As the conversation turns to SVU’s content, Giddish takes a more somber tone.
“It’s not just like every other TV show,” she said, pausing. “It treats a subject matter that’s so hard to talk about, and it treats it with respect and it shines a light on things that are hard to talk about, in terms of sexual assault and what survivors go through.
“That is also the most difficult part of the job; I don’t know how many times I’ve cried. But it’s also very joyful because it’s not something that people are just surviving. They’re actually healing, and [Rollins] is helping and I hope that the show kind of helps survivors that have gone through things heal, as well.

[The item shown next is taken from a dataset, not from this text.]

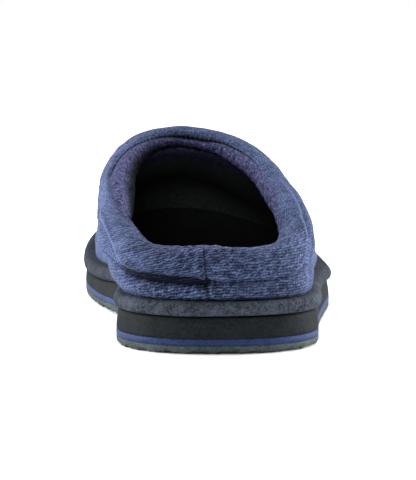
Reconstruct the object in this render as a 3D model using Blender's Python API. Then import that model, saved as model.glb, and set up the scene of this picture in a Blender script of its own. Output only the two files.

The subject matter is very difficult, and it’s not something you can just leave at work.”
She pauses, taking a breath, her voice catching.
“I have fans that have come up to me and said thank you. That’s the most difficult, yet the most rewarding, thing,” Giddish said. “At the end of the day, it is a TV show of course, but I think it helps people.”
The smile returns to Giddish’s voice as she speaks about her future.
SVU, which is going into its 19th season, is the fourth-longest running U.S. TV show, behind The Simpsons, Gunsmoke and the original Law and Order.
With 410 episodes and counting, the show is a staple. Regardless of its lifespan, however, Giddish will likely stay in television.
“I’m very suited for TV work because I like to work,” she said. “If I don’t get something right in that day’s work, I can try all over again the next day. I get to weave a character through so many episodes, and I get so many chances to show different sides of [Rollins].
“It’s not like a film where you do it for three months and it’s done and if you didn’t get something right, it’ll kill you — if you didn’t get a scene right, you only had that one chance. I kind of get a lot of chances, and if I don’t get something exactly right, I get to try again. That’s what [I love] about TV.”